The holidays are hectic. Slice-and-bake cookies (also known as icebox cookies) are one way to keep up the baking without adding to the madness of your schedule. You can make the cookie dough several days before you bake them and even freeze it. Then defrost in the fridge overnight before slicing and baking, or even slice from frozen.
Easy crystallized ginger cookies
- 175 grams (¾ cup) unsalted butter, softened
- 100 grams (½ cup) granulated sugar
- 5 mL (1 teaspoon) pure vanilla extract
- 2.5 mL (½ teaspoon) Diamond Crystal fine kosher salt
- 280 grams (2¼ cups) bleached all-purpose flour
- 30 mL (2 tablespoon) whole milk (3.25 % fat)
- 80 cup (½ cup) chopped crystallized ginger, or your favourite candied fruit
- 50 grams (¼ cup) Turbinado sugar, optional
- In the bowl of an electric mixer fitted with the paddle attachment, cream together the butter and sugar.
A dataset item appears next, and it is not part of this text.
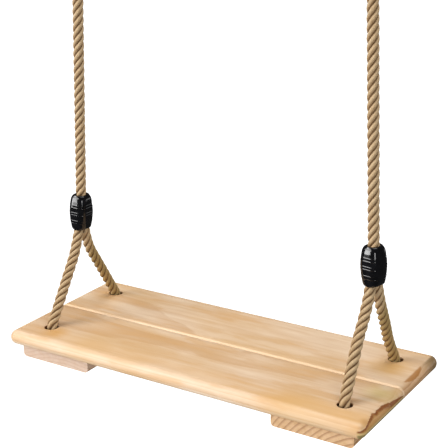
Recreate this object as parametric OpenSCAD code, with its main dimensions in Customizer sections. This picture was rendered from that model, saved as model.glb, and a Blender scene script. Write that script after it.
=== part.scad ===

Add in the vanilla and salt and continue beating the mixture until it is smooth, scraping down the sides of the bowl as needed with a spatula.
- Mix in the flour at low speed to form a dry crumbly mixture, then mix in the milk to bind the ingredients into an even cookie dough. Mix in the chopped crystallized ginger.
- Divide the dough in two and roll each half into a log of about 1.5 inches in diameter. Roll each log in turbinado (if using) to coat it evenly all around. Wrap with plastic wrap and chill overnight.
- Preheat the oven to 350ºF. Working with 1 log of dough at a time, slice the crystallized ginger cookies fairly thin. Stagger the sliced cookies on a parchment-lined baking sheet and bake them until the edges are golden, about 15 minutes or so. Let cool a couple of minutes before transferring to a rack to cool completely.